Scripts that build objects

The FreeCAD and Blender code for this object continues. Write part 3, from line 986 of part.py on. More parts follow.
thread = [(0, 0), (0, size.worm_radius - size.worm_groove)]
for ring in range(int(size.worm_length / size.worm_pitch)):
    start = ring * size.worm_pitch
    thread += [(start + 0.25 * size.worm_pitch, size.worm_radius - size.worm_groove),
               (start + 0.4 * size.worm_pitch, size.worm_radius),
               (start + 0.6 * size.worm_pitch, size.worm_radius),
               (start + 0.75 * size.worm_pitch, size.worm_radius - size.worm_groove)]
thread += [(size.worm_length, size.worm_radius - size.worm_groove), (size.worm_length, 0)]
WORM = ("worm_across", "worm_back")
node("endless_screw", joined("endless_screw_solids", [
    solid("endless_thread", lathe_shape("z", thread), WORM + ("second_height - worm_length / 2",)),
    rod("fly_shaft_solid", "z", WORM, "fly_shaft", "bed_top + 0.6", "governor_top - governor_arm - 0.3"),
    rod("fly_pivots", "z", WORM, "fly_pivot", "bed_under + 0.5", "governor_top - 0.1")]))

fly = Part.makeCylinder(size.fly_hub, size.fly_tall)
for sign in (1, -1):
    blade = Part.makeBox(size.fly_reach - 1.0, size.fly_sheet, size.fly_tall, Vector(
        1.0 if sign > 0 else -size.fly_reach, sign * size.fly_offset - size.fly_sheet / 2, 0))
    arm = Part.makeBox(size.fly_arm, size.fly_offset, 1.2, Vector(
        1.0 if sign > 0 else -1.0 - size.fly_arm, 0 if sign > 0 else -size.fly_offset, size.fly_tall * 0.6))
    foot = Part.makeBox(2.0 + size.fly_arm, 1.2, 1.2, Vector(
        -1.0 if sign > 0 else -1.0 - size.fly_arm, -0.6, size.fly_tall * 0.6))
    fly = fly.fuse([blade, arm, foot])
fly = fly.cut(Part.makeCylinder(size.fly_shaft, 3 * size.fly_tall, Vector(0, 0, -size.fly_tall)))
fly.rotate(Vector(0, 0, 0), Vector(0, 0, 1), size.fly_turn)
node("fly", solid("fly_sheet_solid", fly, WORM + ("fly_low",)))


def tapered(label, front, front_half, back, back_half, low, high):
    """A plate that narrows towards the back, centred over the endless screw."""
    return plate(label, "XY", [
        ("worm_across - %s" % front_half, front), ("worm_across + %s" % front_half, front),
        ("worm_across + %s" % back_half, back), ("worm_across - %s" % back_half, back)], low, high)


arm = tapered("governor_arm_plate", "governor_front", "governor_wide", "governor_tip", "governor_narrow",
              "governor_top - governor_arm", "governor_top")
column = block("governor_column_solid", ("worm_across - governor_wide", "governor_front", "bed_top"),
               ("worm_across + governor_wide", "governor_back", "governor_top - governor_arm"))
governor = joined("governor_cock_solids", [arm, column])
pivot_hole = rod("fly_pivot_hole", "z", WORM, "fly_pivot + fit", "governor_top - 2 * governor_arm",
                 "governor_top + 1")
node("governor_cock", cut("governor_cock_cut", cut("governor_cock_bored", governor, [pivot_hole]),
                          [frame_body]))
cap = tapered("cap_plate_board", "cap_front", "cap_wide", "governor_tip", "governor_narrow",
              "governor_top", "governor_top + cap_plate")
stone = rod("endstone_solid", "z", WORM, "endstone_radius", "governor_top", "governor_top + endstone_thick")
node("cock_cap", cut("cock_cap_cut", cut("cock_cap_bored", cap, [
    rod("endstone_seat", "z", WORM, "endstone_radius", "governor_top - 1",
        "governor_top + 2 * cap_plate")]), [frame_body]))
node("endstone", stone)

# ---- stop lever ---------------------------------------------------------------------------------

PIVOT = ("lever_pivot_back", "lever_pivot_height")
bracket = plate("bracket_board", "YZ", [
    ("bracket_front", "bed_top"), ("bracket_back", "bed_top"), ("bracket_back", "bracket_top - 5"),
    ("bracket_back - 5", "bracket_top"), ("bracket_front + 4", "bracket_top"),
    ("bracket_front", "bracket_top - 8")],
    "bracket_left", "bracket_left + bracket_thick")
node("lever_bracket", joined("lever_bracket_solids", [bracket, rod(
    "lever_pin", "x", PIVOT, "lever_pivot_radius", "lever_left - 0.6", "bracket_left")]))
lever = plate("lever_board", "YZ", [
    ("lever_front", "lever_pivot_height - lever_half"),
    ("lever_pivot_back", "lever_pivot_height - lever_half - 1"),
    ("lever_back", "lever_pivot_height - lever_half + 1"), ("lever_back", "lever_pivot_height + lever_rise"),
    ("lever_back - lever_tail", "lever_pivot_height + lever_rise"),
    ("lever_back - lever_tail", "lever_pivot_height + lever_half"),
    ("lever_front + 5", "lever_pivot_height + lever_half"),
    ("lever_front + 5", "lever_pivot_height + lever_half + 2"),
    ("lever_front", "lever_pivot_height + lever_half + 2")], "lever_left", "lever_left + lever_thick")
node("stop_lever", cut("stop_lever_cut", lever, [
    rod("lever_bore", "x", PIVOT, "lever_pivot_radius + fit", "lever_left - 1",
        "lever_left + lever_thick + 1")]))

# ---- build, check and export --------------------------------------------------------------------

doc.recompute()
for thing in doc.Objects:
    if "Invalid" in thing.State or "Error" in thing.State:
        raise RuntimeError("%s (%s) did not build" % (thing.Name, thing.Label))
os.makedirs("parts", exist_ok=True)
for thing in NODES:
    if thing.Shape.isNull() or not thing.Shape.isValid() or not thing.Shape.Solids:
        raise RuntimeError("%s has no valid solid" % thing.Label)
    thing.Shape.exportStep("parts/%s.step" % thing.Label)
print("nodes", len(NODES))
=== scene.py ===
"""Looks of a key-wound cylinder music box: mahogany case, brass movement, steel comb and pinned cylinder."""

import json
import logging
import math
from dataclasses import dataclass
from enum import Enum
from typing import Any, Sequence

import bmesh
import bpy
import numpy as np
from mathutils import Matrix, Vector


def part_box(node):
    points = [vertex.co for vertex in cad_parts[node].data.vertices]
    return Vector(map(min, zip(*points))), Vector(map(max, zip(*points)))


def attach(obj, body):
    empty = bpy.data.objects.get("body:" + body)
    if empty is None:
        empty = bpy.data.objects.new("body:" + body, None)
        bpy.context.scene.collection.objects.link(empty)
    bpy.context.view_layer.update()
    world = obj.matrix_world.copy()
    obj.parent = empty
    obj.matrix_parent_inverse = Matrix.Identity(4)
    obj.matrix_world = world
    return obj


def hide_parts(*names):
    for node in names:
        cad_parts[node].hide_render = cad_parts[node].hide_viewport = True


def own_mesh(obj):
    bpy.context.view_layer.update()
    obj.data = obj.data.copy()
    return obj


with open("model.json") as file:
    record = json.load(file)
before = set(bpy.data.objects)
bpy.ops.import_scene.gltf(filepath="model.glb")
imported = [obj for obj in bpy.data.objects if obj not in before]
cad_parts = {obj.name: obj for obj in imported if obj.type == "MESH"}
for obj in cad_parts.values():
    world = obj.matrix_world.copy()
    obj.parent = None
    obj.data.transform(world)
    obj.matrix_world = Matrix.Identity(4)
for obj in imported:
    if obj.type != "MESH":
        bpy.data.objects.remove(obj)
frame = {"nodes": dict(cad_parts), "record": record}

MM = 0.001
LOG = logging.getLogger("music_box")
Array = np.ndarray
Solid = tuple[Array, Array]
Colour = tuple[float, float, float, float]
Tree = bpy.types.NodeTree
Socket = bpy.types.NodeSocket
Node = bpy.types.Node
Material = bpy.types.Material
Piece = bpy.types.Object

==

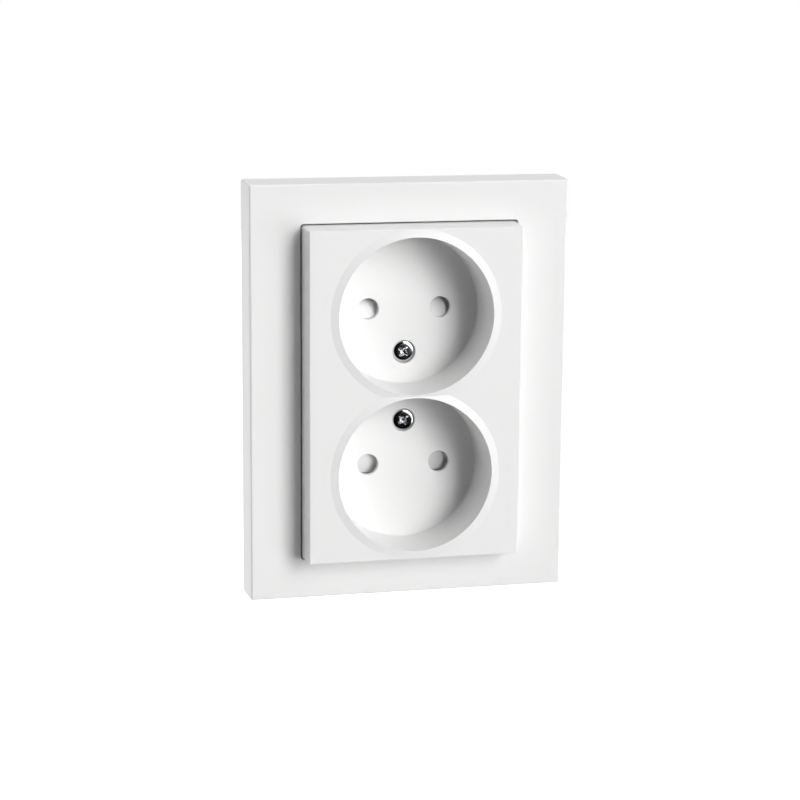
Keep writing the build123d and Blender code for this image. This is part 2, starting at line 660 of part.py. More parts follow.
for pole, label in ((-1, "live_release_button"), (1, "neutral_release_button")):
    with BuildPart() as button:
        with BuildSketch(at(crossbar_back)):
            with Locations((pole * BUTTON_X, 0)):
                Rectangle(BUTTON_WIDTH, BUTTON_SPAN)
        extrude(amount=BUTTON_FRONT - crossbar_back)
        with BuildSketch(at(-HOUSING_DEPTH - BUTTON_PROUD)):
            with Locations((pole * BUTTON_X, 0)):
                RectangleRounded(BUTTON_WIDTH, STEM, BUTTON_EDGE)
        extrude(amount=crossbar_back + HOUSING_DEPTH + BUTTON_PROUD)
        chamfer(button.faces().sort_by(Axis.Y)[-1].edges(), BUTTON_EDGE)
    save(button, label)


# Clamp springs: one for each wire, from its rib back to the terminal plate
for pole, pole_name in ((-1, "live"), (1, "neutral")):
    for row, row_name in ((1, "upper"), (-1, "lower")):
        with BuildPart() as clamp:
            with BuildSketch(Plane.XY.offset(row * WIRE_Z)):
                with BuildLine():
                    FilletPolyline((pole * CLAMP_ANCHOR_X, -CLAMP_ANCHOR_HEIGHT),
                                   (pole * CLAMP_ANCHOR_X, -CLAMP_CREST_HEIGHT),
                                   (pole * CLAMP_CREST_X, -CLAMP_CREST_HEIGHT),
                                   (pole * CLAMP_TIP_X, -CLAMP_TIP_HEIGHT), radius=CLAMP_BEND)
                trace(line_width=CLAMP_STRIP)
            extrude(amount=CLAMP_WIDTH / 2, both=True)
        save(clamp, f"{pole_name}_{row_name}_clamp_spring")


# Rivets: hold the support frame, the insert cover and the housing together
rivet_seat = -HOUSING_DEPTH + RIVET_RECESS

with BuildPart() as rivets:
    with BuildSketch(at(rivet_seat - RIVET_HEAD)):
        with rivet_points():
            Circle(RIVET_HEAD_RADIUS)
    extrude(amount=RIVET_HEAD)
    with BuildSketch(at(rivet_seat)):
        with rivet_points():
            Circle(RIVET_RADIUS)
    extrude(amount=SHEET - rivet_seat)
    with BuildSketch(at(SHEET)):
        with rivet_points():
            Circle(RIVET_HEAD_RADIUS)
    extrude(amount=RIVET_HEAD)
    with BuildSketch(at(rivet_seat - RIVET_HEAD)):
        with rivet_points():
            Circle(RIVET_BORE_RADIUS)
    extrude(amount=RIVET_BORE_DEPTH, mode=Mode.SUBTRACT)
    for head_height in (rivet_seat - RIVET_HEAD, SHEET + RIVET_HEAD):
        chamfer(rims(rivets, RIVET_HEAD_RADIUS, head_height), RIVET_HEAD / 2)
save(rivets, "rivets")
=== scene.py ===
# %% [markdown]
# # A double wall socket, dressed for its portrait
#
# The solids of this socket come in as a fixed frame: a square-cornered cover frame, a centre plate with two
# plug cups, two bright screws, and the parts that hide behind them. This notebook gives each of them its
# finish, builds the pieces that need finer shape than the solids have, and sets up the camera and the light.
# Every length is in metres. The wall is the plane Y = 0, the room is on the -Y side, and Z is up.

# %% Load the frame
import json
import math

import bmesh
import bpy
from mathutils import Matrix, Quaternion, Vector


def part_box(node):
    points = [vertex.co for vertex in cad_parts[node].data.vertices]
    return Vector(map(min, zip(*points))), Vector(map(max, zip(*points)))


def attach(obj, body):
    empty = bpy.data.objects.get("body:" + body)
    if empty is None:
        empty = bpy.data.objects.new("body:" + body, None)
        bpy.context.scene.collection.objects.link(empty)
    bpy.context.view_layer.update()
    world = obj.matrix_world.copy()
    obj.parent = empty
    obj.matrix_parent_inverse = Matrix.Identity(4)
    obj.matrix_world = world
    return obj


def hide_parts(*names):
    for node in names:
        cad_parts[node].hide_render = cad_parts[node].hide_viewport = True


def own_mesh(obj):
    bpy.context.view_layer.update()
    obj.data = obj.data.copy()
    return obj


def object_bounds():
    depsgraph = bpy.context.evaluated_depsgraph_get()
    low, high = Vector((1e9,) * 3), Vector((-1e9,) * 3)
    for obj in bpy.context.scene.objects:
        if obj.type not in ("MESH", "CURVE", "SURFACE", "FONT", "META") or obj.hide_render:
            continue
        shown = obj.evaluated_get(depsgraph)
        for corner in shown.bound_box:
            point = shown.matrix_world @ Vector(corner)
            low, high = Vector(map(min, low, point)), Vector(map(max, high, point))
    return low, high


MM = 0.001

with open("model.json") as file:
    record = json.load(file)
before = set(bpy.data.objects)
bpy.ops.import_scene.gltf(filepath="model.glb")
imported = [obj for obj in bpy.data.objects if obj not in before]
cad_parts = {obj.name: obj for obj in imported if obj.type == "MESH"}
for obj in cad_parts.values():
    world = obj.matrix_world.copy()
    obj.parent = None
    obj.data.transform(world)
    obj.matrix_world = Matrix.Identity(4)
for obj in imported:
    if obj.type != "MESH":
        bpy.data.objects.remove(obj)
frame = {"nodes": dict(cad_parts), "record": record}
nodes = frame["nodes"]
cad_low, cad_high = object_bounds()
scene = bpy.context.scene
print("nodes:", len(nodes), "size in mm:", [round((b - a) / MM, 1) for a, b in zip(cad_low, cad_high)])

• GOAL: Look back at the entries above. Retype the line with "Keep writing the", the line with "rivet_seat = -HOUSING_DEPTH + RIVET_RECESS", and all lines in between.

• THE SOLUTION:
Keep writing the build123d and Blender code for this image. This is part 2, starting at line 660 of part.py. More parts follow.
for pole, label in ((-1, "live_release_button"), (1, "neutral_release_button")):
    with BuildPart() as button:
        with BuildSketch(at(crossbar_back)):
            with Locations((pole * BUTTON_X, 0)):
                Rectangle(BUTTON_WIDTH, BUTTON_SPAN)
        extrude(amount=BUTTON_FRONT - crossbar_back)
        with BuildSketch(at(-HOUSING_DEPTH - BUTTON_PROUD)):
            with Locations((pole * BUTTON_X, 0)):
                RectangleRounded(BUTTON_WIDTH, STEM, BUTTON_EDGE)
        extrude(amount=crossbar_back + HOUSING_DEPTH + BUTTON_PROUD)
        chamfer(button.faces().sort_by(Axis.Y)[-1].edges(), BUTTON_EDGE)
    save(button, label)


# Clamp springs: one for each wire, from its rib back to the terminal plate
for pole, pole_name in ((-1, "live"), (1, "neutral")):
    for row, row_name in ((1, "upper"), (-1, "lower")):
        with BuildPart() as clamp:
            with BuildSketch(Plane.XY.offset(row * WIRE_Z)):
                with BuildLine():
                    FilletPolyline((pole * CLAMP_ANCHOR_X, -CLAMP_ANCHOR_HEIGHT),
                                   (pole * CLAMP_ANCHOR_X, -CLAMP_CREST_HEIGHT),
                                   (pole * CLAMP_CREST_X, -CLAMP_CREST_HEIGHT),
                                   (pole * CLAMP_TIP_X, -CLAMP_TIP_HEIGHT), radius=CLAMP_BEND)
                trace(line_width=CLAMP_STRIP)
            extrude(amount=CLAMP_WIDTH / 2, both=True)
        save(clamp, f"{pole_name}_{row_name}_clamp_spring")


# Rivets: hold the support frame, the insert cover and the housing together
rivet_seat = -HOUSING_DEPTH + RIVET_RECESS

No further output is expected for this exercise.